**REQUIREMENT:** Return only the count of lines in which the word "picture" appears.

**DATASET EXTRACT:**
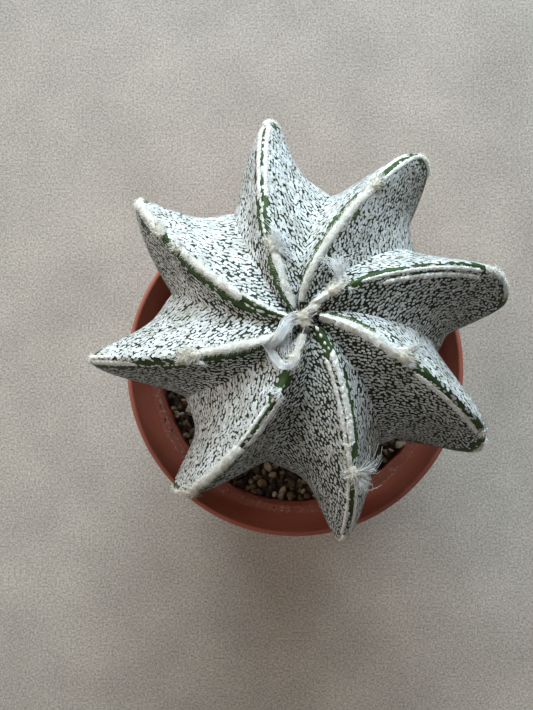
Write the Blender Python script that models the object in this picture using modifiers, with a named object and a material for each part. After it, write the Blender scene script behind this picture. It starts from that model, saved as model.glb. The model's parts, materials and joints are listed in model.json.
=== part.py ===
"""A potted star cactus: eight turning ribs, wool along their crests, gritty mix and a round plastic pot.

Units are metres and +Z is up. The origin is on the ground under the middle of the pot, and +Y is the
top of the picture when the plant is seen from above.
"""

import math
import random

import bmesh
import bpy
from mathutils import Matrix, Vector

MM = 0.001
COLLECTION_NAME = "potted_star_cactus"
CLEARANCE = 0.3

# Pot, in millimetres. The collar flares up to the lip, and a ledge inside marks its foot.
POT_RADIUS = 52.5
POT_HEIGHT = 86.0
POT_WALL = 1.6
COLLAR_HEIGHT = 18.0
COLLAR_FOOT_RADIUS = 48.3
BODY_TOP_RADIUS = 46.2
BASE_RADIUS = 36.5
FOOT_HEIGHT = 2.0
FOOT_WIDTH = 2.6
FOOT_NOTCH = (8.0, 6.0, 1.2)
PAD_RADIUS = 10.0
FLOOR_THICKNESS = 1.8
FLOOR_CORNER = 2.0
EDGE_ROUND = 0.5
LIP_ARC_POINTS = 6
POT_STEPS = 52
DRAIN_RADIUS = 3.6
DRAIN_CIRCLE = 22.0
DRAIN_HOLES = 8
DRAIN_SEGMENTS = 16

# Growing mix, in millimetres. Grains are sunk in its top, and the plant stands in a plain hole.
MIX_LEVEL = 64.4
GRAIN_RADIUS = (2.2, 3.2)
GRAIN_SPACING = 4.0
GRAIN_TRIES = 9000
GRAIN_SUNK = 0.25
GRAIN_STRETCH = ((0.85, 1.15), (0.8, 1.0), (0.7, 0.95))
GRAIN_TILT = 0.5
GRAIN_WALL_GAP = 0.45
GRAIN_PLANT_GAP = 1.3
MIX_STEPS = 40
HOLE_DEPTH = 19.0
HOLE_GAP = 0.5
HOLE_SEGMENTS = 48

# Plant, in millimetres and degrees. It grows out of a spot near the pot's middle and leans to +Y.
PLANT_FOOT = (1.0, 2.6, 65.0)
LEAN_SHIFT = (1.9, 8.6, 0.0)
LEAN_HEIGHT = 72.0
EQUATOR_HEIGHT = 52.0
CREST_RADIUS = 59.4
CREST_RISE = 36.0
CREST_DROP = 47.0
VALLEY_RADIUS = 38.0
VALLEY_RISE = 33.0
VALLEY_DROP = 41.0
TOP_LATITUDE = 87.0
FOOT_LATITUDE = -56.0
LATITUDE_ROWS = 32
FADE_LATITUDE = -32.0
FOOT_RIB_SHARE = 0.34
CROWN_DIP = 1.6
DIP_LATITUDE = 72.0
CROWN_CROWDING = 0.06
CREST_BLUNTNESS = 0.09
CREASE_SHARE = 0.32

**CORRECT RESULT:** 2